Saturday, June 24, 2006

Images of Beatles on eve of fame revealed

Previously unseen photographs that show the Beatles on the cusp of international fame are published in The Times for the first time today.

The images, shot only hours before the group were to learn that they had made No 1 in the charts, were taken in February 1963 and show Paul McCartney and George Harrison wearing leather coats over their suits — which Brian Epstein, their manager, asked them to remove to increase their appeal to the middle classes.

The Beatles spent the day with a young photographer, Michael Ward, who had been commissioned to cover the band, then little-known, for Honey, a now defunct girls’ magazine.
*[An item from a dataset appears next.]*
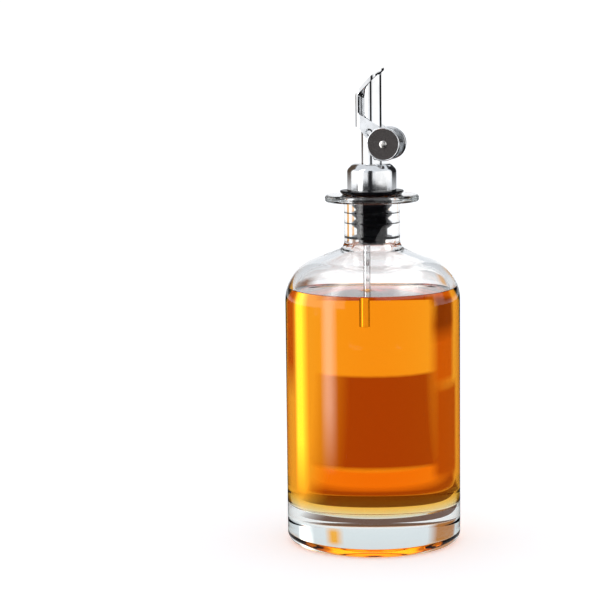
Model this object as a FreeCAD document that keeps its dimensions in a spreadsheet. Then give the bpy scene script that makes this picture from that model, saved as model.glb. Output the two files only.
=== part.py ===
import FreeCAD, Part
import Sketcher
import math
import os

# Glass oil bottle with a weighted flap pourer. Millimetres, +Z up, origin at the middle of the base.
# The spout pours towards +X and its flap turns about an axis along Y.

SIZES = [
    # glass bottle
    ("body_r", 40.0), ("wall", 3.3), ("base_round", 4.5), ("floor_z", 17.8), ("floor_round", 2.5),
    ("punt_r", 34.0), ("punt_flat_r", 31.0), ("punt_depth", 3.2), ("punt_round", 1.5),
    ("shoulder_edge_z", 126.0), ("shoulder_top_z", 136.3), ("shoulder_round", 20.0),
    ("shoulder_edge_in_z", 123.8), ("shoulder_top_in_z", 134.3), ("neck_r", 12.8), ("neck_fillet", 4.5),
    ("bore_r", 9.4), ("bore_flare", 4.0), ("lip_r", 21.5), ("lip_thick", 3.2), ("lip_round", 1.4),
    ("mouth_round", 0.8), ("bottle_top", 160.4),
    # oil
    ("oil_gap", 0.3), ("oil_level", 116.5), ("oil_taper_z", 112.0), ("oil_top_r", 35.8), ("oil_well_r", 1.95),
    # rubber stopper
    ("ring_r", 14.5), ("ring_low_r", 13.4), ("ring_thick", 1.9), ("ring_bevel", 0.6), ("barrel_r", 9.15),
    ("barrel_low_z", 155.6), ("waist_one_z", 153.3), ("waist_two_z", 149.5), ("core_r", 7.0), ("tail_r", 6.2),
    ("fin_one_z", 151.95), ("fin_two_z", 147.25), ("fin_three_z", 140.9), ("fin_r", 9.35), ("fin_lip", 0.45),
    ("fin_flank_r", 9.0), ("fin_flank", 0.8), ("fin_cone", 2.4), ("stopper_low_z", 137.3), ("hub_r", 10.1),
    ("hub_top_z", 168.3), ("fit_gap", 0.05),
    # dome
    ("dome_r", 11.3), ("dome_wall", 0.8), ("dome_top_z", 174.4), ("dome_shoulder_z", 171.5),
    ("dome_step_r", 9.4), ("dome_step_z", 173.7), ("dome_plate_r", 8.7), ("dome_in_step", 0.5),
    ("dome_in_drop", 0.3),
    # spout tube
    ("tube_r", 4.65), ("tube_wall", 0.5), ("tube_low_z", 137.7), ("flange_r", 6.4), ("flange_thick", 0.8),
    ("flare_z", 212.2), ("flare_top_z", 218.6), ("flare_out", 0.85), ("flare_round", 8.0), ("cut_mid_z", 210.9),
    ("cut_rise", 1.0), ("cut_reach", 9.0), ("vent_r", 0.8), ("vent_z", 176.7),
    # breather tube
    ("breather_r", 1.6), ("breather_bore_r", 1.15), ("breather_x", -2.57), ("breather_low_z", 100.9),
    ("breather_top_z", 178.3), ("breather_cap", 0.5),
    # flap
    ("pivot_z", 188.6), ("pivot_hole_r", 1.45), ("boss_r", 1.4), ("boss_reach", 3.95), ("dimple_r", 1.9),
    ("dimple_depth", 0.9), ("sheet", 0.6), ("arm_in_y", 4.95), ("band_x", -6.55),
    ("band_top_z", 205.9), ("band_low_z", 191.2), ("band_depth", 1.45), ("band_round", 2.4),
    ("band_bend", 5.0), ("band_foot_x", -5.4), ("lid_mid_z", 213.4), ("lid_crown", 20.0),
    ("lid_tip_x", 5.8), ("lid_tip_z", 217.6), ("lid_gap", 0.05), ("lid_end_round", 5.2),
    ("lid_in_x", 0.46), ("lid_in_drop", 0.41), ("bend_in_drop", 0.24), ("tip_in_drop", 0.03), ("lid_end_drop", 7.0),
    ("arm_back_z", 197.3), ("arm_foot_x", -4.3), ("arm_foot_drop", 0.8), ("arm_front_x", 4.6),
    ("arm_front_z", 191.6), ("arm_low_x", -1.4), ("arm_low_z", 186.3), ("lobe_r", 6.9),
    ("arm_root_rise", 4.5), ("arm_root_back", 3.5), ("arm_root_drop", 3.0), ("inside_drop", 9.0),
    # weights and their rivet
    ("weight_x", 7.0), ("weight_z", 183.45), ("weight_r", 7.6), ("weight_thick", 2.1), ("weight_bevel", 0.3),
    ("rivet_r", 1.0), ("rivet_head_r", 1.75), ("rivet_head", 0.5),
]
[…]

There was so little interest in the Beatles from Ward’s editor that he used only one image, and the rest of the photographs remained undeveloped and unseen until now.
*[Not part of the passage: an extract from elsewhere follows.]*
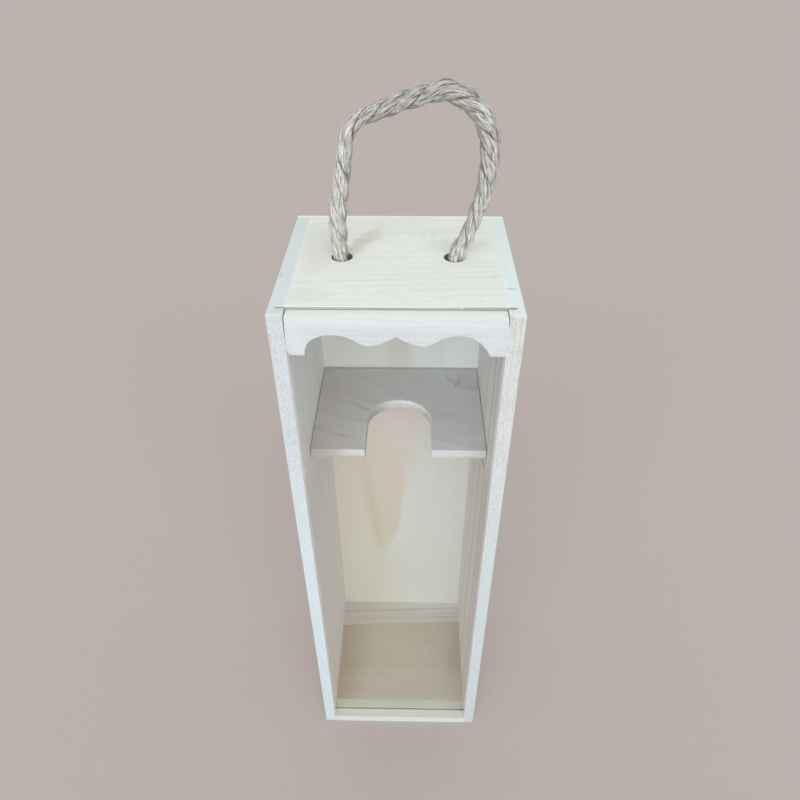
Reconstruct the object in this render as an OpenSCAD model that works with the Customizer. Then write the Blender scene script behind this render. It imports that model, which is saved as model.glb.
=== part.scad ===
// Tall wooden box for one wine bottle: a pale wooden carcass with a scalloped valance and a notched
// neck shelf, a clear pane that slides up out of its grooves, and a rope handle knotted under the top.
// The box stands on z = 0 with its front facing -Y, and the origin is the middle of its base.

/* [Box] */
// Width over the two side panels
box_w = 110; // [96:1:150]
// Depth from the front edges to the back panel's outer face
box_d = 102; // [96:1:140]
// Height
box_h = 355; // [320:1:420]

/* [Boards] */
// Thickness of each side panel
side_t = 7; // [6:0.5:10]
// Thickness of the top panel
top_t = 6.5; // [5:0.5:12]
// Thickness of the bottom board and of the strip behind it
bottom_t = 6.5; // [5:0.5:12]
// Thickness of the back panel
back_t = 2.5; // [2:0.5:6]
// Width of the strip that is glued to the bottom board's back edge
strip_w = 19.5; // [12:0.5:40]

/* [Front pane] */
// Thickness of the clear pane
pane_t = 1; // [0.8:0.1:2]
// Distance of the pane's middle plane behind the front edges
pane_setback = 6.85; // [5.5:0.05:9]
// Free play of the pane in its grooves, on each face
pane_play = 0.15; // [0.1:0.05:0.3]
// Depth of the groove in each side panel
side_groove = 3.5; // [2:0.25:4.5]
// Depth of the groove in the bottom board
floor_groove = 3; // [2:0.25:4]

/* [Neck shelf] */
// Height of the shelf's upper face above the ground
shelf_z = 255.5; // [220:0.5:290]
// Thickness of the shelf
shelf_t = 6; // [4:0.5:10]
// Distance of the shelf's front edge behind the front edges of the box
shelf_setback = 24.5; // [15:0.5:40]
// Radius of the notch that the bottle's neck stands in
notch_r = 18; // [14:0.5:24]
// Distance from the shelf's front edge to the middle of the notch's round end
notch_depth = 25; // [15:0.5:36]
// Gap between the shelf and the boards beside and behind it
shelf_gap = 0.3; // [0.1:0.05:0.8]

/* [Valance] */
// Distance of the valance's top edge below the top of the box
valance_inset = 1; // [0:0.25:3]
// Distance of the end lugs' lower edges below the top of the box
lug_drop = 20.5; // [17:0.5:30]
// Width of the flat lower edge of the left end lug
left_lug_w = 8; // [4:0.5:10]
// Width of the flat lower edge of the right end lug
right_lug_w = 7; // [4:0.5:10]
// Distance of the two crests of the scalloped edge below the top of the box
crest_drop = 10; // [8:0.5:14]
// Distance of each crest from the middle
crest_x = 28; // [22:0.5:32]
// Distance of the two low points of the scalloped edge below the top of the box
dip_drop = 15.5; // [12:0.5:24]
// Distance of each low point from the middle
dip_x = 12.5; // [8:0.5:18]
// Distance of the point in the middle of the scalloped edge below the top of the box
cusp_drop = 10.5; // [8:0.5:14]
// Width of the wedge-shaped gap at the valance's upper left corner
valance_wedge = 0.8; // [0:0.1:1.2]

/* [Rope] */
// Diameter of the rope
rope_d = 8; // [6:0.5:10]
// Diameter of the two holes in the top panel
rope_hole_d = 10; // [7:0.5:13]
// Distance between the two holes
hole_spacing = 54; // [44:1:64]
// Distance of the holes behind the front edges
hole_setback = 53.5; // [44:0.5:60]
// Diameter of the knots under the top panel
knot_d = 26; // [22:0.5:28]
// Height of the knots
knot_h = 24; // [18:0.5:32]
// Length of the rope's tails below the knots
tail_l = 12; // [5:0.5:20]

/* [Brads] */
// Diameter of the wire brads
brad_d = 1.2; // [1:0.1:1.6]
// Length of the brads through the side panels
brad_l = 20; // [15:0.5:25]
// Length of the brads through the back panel
back_brad_l = 14; // [10:0.5:20]
// Diameter of a brad's head
brad_head_d = 2.2; // [1.8:0.1:2.8]
// Thickness of a brad's head
brad_head_t = 0.6; // [0.4:0.1:0.8]
// Depth of the heads' faces below the wood
brad_sink = 0.2; // [0:0.1:0.4]
// Distance of the brads in a row's ends from the edge of the board that they hold
brad_inset = 15; // [10:1:18]
// Distance of the valance's brads below the top of the box
valance_brad_drop = 8; // [6:0.5:9]
// Number of brads in each long row through the back panel
back_brad_count = 4; // [3:1:6]
// Distance of the long rows' end brads from the top and from the ground
back_brad_inset = 30; // [20:1:50]
// Distance of the other back brads from the middle
back_brad_x = 24; // [14:1:28]

/* [Hidden] */

// Small clearances: round the brads, at the rope's pivots and knots, and past a face that is cut
brad_fit = 0.05;
rope_gap = 0.3;
cut = 1;

// Colours of the pieces
side_colour = [0.86, 0.84, 0.80];
end_colour = [0.89, 0.84, 0.74];
shelf_colour = [0.76, 0.69, 0.66];
floor_colour = [0.82, 0.72, 0.60];
pane_colour = [0.80, 0.86, 0.86, 0.35];
rope_colour = [0.66, 0.60, 0.50];
steel_colour = [0.62, 0.62, 0.62];

// The carcass: outer and inner faces, front and back planes
half_w = box_w / 2;
inner_w = box_w - 2 * side_t;
half_in = inner_w / 2;
front_y = -box_d / 2;
back_y = box_d / 2;
carcass_d = box_d - back_t;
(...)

Ward, now 77, was just as uninterested in the group, dismissing their music as “awful”. A lifelong jazz fan, he said yesterday: “I still don’t like it.”

But he warmed to the Fab Four when he photographed them in locations across Liverpool and in rehearsals at The Cavern for one of their last performances at the legendary nightclub. The two images above show them in an area of the city that was bombed during the Blitz. Ward got the band to pose next to the Queen Victoria monument in Derby Square, which survived the attack.

The photographs will go on show at an exhibition at the National Portrait Gallery from July 5 to October 22.

Terence Pepper, the exhibition’s organiser, likened the excitement of seeing unpublished Beatles material to finding new photographs of Marilyn Monroe.

He said: “You think you’ve seen them all and then someone suddenly remembers they might have more. Michael Ward sent them up and it was just marvellous to see.”

Recalling his day with the Beatles, Ward told The Times: “They were very friendly and helpful, up to a point. They didn’t know what had hit them. The eggshell was just about to break.”